=== WRITTEN TASK ===
Pick out each line containing the string "parts" and copy it.

┄┄┄┄┄┄

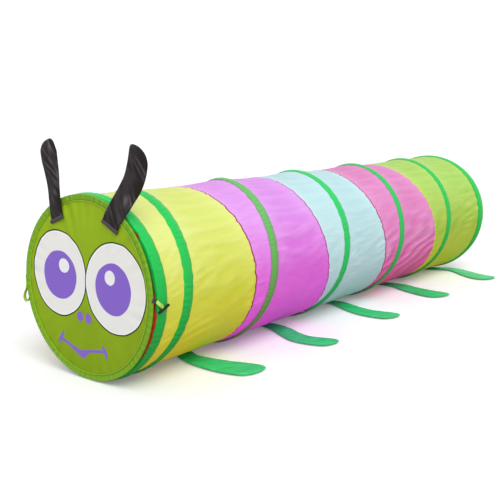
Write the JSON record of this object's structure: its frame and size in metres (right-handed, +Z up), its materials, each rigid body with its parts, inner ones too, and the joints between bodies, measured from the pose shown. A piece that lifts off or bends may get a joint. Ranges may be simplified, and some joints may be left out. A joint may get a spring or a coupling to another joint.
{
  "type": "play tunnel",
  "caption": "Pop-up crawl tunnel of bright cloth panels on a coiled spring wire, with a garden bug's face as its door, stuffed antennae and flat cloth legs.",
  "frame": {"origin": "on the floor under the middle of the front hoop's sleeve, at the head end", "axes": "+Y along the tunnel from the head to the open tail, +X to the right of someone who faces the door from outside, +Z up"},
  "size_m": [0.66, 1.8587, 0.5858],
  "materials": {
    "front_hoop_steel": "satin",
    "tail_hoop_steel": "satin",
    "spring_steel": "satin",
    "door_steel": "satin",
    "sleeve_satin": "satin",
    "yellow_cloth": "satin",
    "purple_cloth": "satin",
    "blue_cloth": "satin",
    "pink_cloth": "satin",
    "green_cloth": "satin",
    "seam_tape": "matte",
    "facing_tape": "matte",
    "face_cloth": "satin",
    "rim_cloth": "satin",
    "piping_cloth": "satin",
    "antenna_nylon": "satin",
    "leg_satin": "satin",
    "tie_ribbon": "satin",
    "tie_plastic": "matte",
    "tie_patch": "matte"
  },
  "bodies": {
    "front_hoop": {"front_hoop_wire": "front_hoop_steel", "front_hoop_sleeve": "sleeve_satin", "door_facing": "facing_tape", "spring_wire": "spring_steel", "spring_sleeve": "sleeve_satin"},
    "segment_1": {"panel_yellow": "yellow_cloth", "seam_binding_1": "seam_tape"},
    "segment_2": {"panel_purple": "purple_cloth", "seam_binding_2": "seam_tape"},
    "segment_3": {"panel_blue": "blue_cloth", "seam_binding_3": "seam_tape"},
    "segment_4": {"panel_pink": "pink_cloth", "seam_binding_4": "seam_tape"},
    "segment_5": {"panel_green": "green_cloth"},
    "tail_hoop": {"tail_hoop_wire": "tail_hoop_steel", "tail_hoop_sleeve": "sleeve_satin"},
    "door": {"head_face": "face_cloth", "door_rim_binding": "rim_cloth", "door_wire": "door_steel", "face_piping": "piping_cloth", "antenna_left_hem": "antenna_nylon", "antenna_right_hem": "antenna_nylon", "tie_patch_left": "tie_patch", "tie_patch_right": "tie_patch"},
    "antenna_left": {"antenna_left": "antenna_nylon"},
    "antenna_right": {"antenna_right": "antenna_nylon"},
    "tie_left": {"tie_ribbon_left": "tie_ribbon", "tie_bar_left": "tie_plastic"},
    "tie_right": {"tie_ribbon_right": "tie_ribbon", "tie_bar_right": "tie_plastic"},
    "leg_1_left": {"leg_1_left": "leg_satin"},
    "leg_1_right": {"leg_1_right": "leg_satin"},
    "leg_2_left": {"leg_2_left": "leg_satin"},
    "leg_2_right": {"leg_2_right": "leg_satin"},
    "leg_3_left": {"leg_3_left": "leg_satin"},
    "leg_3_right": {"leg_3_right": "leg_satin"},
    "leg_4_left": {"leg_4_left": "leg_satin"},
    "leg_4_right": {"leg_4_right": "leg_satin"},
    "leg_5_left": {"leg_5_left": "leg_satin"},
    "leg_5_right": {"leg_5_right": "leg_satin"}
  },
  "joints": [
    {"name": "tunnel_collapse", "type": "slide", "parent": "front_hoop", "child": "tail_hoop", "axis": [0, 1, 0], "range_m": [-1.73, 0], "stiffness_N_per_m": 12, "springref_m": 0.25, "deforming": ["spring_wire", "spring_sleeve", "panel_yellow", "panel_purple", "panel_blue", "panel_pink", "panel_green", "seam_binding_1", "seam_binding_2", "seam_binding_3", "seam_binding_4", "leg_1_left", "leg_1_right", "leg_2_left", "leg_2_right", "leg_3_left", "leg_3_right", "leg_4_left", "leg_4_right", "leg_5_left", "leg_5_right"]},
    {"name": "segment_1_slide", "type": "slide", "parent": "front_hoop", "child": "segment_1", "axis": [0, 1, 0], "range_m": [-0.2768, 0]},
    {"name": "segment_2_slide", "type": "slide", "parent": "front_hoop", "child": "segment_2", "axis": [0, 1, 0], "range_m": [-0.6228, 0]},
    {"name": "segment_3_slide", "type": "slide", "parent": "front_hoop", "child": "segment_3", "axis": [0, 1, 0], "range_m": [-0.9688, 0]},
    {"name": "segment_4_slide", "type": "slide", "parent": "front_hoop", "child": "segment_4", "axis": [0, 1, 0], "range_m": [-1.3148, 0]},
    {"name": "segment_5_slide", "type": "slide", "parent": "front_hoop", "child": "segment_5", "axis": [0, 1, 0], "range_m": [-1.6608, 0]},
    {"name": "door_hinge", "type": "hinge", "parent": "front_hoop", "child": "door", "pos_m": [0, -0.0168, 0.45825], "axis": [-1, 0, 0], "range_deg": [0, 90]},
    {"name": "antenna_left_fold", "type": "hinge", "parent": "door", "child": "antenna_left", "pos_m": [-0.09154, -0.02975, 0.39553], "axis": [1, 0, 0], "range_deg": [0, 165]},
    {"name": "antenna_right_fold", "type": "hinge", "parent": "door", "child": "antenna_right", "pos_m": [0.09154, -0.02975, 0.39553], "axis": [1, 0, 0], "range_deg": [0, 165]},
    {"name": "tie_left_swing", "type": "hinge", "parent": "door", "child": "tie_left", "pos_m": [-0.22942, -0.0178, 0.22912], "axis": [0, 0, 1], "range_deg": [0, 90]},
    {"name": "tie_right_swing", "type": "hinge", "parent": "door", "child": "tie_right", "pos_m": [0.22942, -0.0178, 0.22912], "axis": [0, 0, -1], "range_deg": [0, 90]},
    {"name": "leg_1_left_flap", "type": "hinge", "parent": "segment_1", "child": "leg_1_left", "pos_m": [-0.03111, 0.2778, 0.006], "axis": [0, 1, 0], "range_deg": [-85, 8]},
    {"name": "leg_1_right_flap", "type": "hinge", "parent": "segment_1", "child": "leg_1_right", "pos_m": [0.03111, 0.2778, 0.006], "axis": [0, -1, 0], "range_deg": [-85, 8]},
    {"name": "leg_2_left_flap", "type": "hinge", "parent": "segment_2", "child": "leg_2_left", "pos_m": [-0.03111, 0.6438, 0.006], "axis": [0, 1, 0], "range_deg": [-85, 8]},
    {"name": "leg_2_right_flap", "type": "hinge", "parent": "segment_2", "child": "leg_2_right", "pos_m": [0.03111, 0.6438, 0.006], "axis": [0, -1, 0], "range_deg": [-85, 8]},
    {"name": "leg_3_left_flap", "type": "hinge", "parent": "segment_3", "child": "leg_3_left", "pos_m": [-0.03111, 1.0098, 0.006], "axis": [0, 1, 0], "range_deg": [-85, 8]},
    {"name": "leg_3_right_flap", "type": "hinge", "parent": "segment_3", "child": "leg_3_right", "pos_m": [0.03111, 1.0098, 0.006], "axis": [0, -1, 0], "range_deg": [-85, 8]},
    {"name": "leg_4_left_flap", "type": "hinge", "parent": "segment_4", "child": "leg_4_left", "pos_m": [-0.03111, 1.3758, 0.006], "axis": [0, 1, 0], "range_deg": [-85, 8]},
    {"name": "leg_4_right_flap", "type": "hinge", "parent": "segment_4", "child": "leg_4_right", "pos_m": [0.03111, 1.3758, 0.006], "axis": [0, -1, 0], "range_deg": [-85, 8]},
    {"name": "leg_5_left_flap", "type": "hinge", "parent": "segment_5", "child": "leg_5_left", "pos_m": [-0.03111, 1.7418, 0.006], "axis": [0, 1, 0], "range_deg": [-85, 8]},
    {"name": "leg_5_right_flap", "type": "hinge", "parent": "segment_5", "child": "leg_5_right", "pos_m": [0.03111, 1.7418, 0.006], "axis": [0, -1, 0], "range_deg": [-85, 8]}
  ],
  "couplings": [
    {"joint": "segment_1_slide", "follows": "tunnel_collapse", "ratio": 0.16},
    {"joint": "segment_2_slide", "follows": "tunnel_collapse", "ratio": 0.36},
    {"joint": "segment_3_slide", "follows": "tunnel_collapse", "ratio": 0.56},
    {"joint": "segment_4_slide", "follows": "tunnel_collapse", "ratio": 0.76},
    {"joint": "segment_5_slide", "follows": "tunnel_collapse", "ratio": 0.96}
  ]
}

┄┄┄┄┄┄

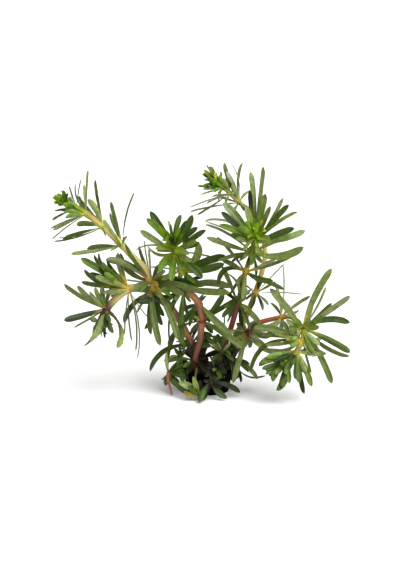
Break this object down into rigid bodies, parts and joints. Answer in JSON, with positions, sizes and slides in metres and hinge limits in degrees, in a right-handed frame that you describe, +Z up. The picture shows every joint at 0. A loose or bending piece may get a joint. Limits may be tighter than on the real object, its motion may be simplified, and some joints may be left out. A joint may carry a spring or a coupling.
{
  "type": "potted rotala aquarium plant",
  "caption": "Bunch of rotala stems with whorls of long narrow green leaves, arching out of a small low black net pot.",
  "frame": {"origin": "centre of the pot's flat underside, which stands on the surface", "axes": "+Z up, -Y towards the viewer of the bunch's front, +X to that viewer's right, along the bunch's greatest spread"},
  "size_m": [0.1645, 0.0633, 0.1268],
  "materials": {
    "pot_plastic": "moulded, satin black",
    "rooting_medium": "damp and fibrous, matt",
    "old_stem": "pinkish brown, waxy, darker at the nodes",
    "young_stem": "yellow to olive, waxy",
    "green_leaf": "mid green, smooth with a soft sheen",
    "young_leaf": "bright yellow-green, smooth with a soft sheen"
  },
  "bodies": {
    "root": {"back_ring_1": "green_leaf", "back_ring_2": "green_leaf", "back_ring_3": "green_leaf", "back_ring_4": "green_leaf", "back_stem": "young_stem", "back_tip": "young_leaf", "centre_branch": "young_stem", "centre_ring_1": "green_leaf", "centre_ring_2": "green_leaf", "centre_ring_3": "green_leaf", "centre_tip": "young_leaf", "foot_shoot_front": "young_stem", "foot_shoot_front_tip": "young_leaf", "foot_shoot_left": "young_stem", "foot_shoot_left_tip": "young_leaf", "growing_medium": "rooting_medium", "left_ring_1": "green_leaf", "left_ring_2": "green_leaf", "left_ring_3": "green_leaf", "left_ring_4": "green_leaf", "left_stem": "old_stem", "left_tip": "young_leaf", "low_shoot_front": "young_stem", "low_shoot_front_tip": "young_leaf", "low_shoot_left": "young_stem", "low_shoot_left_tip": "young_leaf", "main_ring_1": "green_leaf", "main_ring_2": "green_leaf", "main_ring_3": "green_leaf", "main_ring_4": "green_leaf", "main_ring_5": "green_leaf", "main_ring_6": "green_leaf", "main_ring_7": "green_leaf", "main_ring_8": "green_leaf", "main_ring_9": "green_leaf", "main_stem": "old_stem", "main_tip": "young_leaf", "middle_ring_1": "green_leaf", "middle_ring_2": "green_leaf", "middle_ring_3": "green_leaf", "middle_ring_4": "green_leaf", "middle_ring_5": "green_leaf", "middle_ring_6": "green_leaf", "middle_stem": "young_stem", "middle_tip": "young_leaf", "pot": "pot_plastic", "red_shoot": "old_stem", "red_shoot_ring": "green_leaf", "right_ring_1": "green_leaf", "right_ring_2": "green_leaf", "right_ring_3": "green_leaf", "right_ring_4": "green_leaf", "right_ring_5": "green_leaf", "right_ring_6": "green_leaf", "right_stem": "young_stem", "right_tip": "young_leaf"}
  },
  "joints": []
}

┄┄┄┄┄┄

=== SOLVED PROBLEM ===
Write the JSON record of this object's structure: its frame and size in metres (right-handed, +Z up), its materials, each rigid body with its parts, inner ones too, and the joints between bodies, measured from the pose shown. A piece that lifts off or bends may get a joint. Ranges may be simplified, and some joints may be left out. A joint may get a spring or a coupling to another joint.
Break this object down into rigid bodies, parts and joints. Answer in JSON, with positions, sizes and slides in metres and hinge limits in degrees, in a right-handed frame that you describe, +Z up. The picture shows every joint at 0. A loose or bending piece may get a joint. Limits may be tighter than on the real object, its motion may be simplified, and some joints may be left out. A joint may carry a spring or a coupling.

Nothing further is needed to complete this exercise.